* Begin *
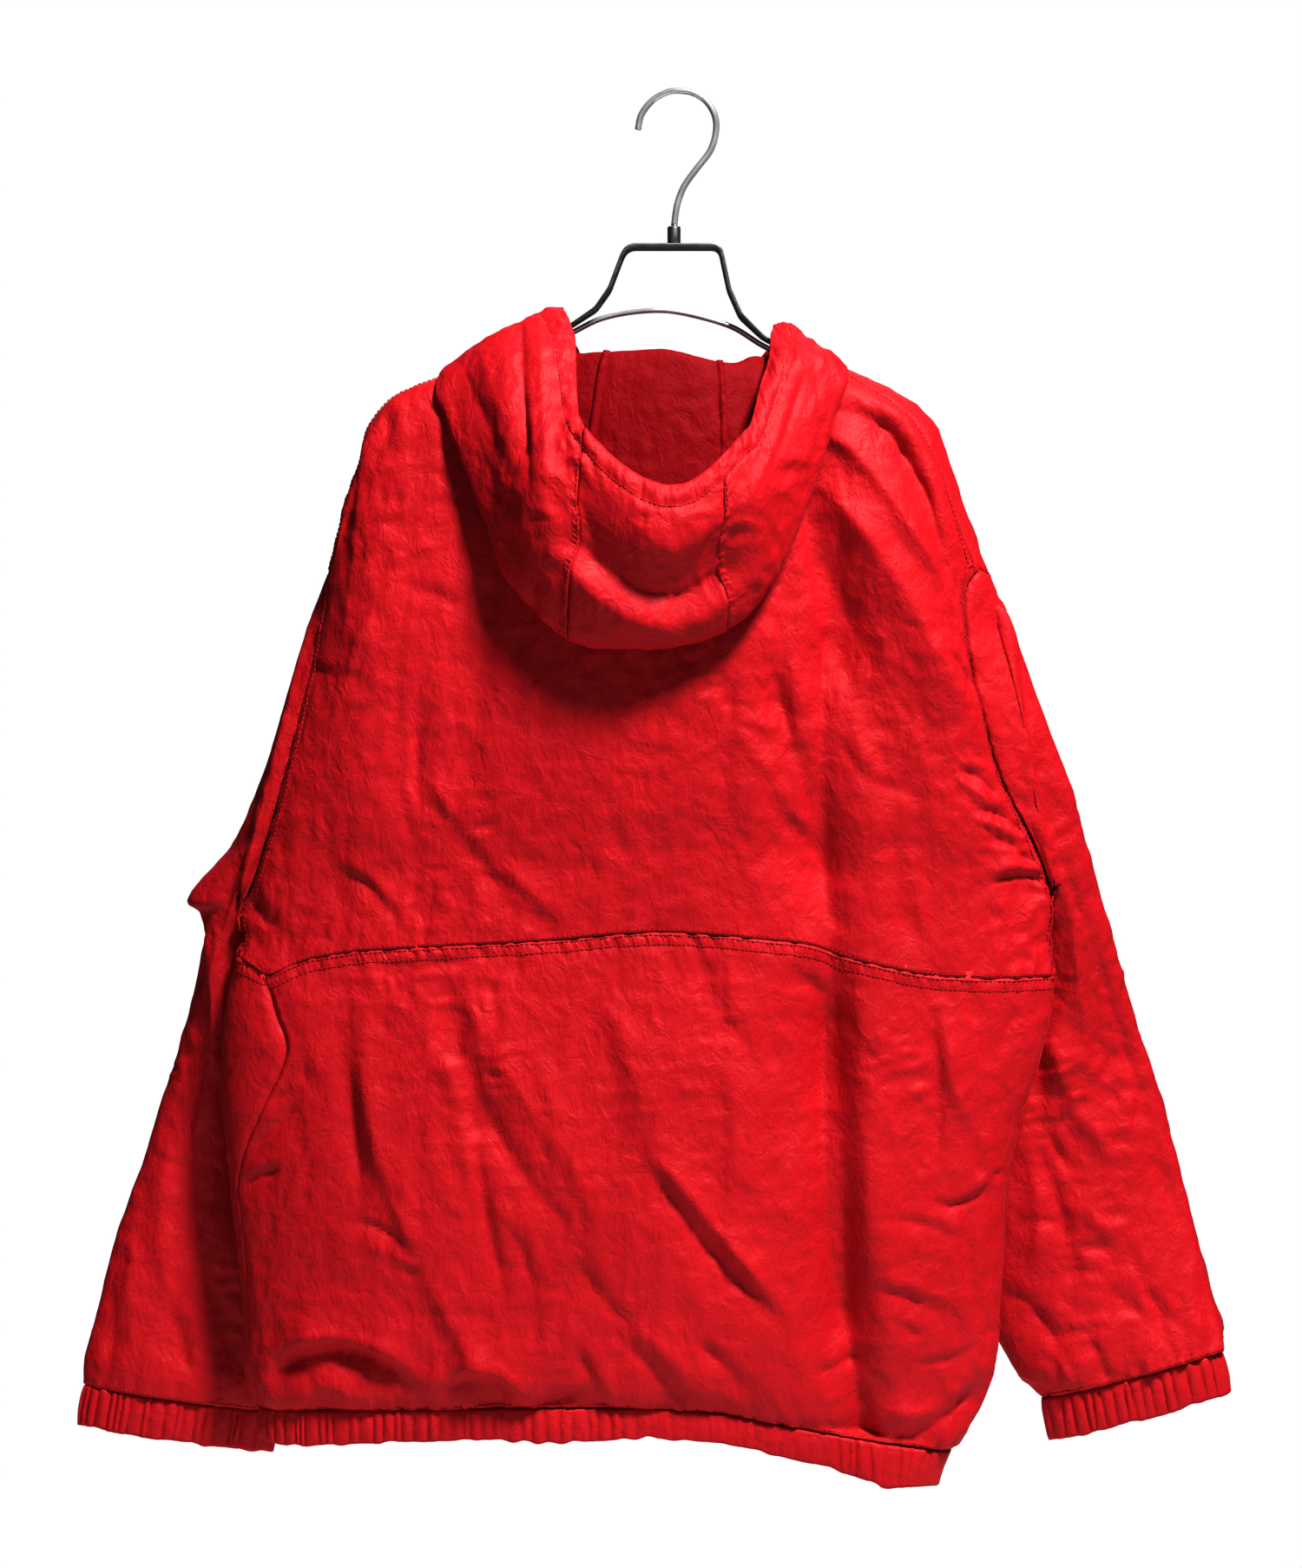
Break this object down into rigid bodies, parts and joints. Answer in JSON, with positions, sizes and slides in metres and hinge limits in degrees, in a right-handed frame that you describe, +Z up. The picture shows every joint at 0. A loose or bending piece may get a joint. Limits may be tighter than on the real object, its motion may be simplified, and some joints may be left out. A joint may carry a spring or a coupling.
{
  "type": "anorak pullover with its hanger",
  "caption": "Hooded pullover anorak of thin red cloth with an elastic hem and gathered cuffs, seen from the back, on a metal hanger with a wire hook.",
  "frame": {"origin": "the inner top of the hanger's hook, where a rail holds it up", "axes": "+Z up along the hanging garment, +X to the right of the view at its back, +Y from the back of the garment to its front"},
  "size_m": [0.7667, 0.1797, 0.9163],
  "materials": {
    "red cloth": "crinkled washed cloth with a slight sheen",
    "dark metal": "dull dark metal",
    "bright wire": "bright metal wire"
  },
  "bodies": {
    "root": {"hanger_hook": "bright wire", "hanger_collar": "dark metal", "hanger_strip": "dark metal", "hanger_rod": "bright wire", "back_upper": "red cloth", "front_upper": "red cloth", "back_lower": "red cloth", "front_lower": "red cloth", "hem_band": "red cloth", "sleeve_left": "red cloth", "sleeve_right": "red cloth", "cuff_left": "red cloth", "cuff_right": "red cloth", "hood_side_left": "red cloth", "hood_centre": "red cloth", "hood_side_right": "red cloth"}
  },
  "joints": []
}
* End *
» **EXERCISE GOAL**: Each line above must be printed exactly as it appears.

» **EXERCISE RESULT**:
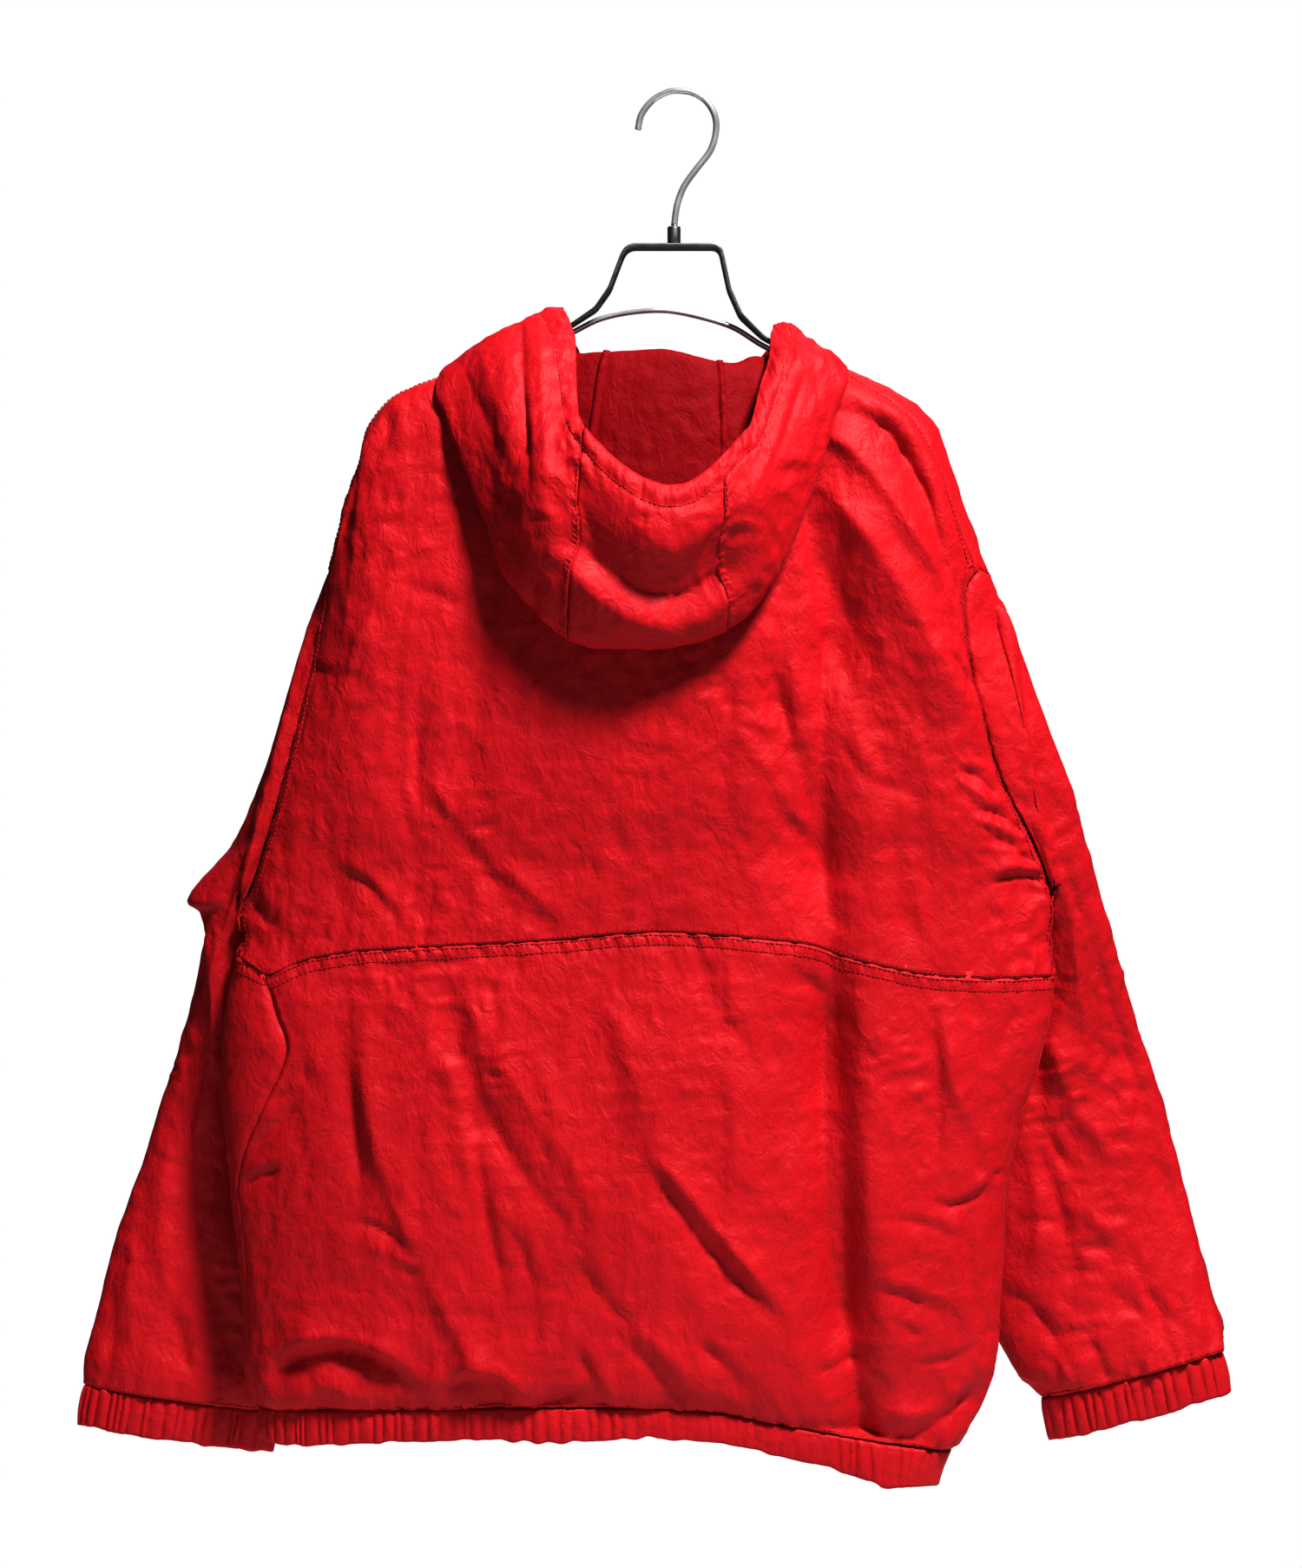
Break this object down into rigid bodies, parts and joints. Answer in JSON, with positions, sizes and slides in metres and hinge limits in degrees, in a right-handed frame that you describe, +Z up. The picture shows every joint at 0. A loose or bending piece may get a joint. Limits may be tighter than on the real object, its motion may be simplified, and some joints may be left out. A joint may carry a spring or a coupling.
{
  "type": "anorak pullover with its hanger",
  "caption": "Hooded pullover anorak of thin red cloth with an elastic hem and gathered cuffs, seen from the back, on a metal hanger with a wire hook.",
  "frame": {"origin": "the inner top of the hanger's hook, where a rail holds it up", "axes": "+Z up along the hanging garment, +X to the right of the view at its back, +Y from the back of the garment to its front"},
  "size_m": [0.7667, 0.1797, 0.9163],
  "materials": {
    "red cloth": "crinkled washed cloth with a slight sheen",
    "dark metal": "dull dark metal",
    "bright wire": "bright metal wire"
  },
  "bodies": {
    "root": {"hanger_hook": "bright wire", "hanger_collar": "dark metal", "hanger_strip": "dark metal", "hanger_rod": "bright wire", "back_upper": "red cloth", "front_upper": "red cloth", "back_lower": "red cloth", "front_lower": "red cloth", "hem_band": "red cloth", "sleeve_left": "red cloth", "sleeve_right": "red cloth", "cuff_left": "red cloth", "cuff_right": "red cloth", "hood_side_left": "red cloth", "hood_centre": "red cloth", "hood_side_right": "red cloth"}
  },
  "joints": []
}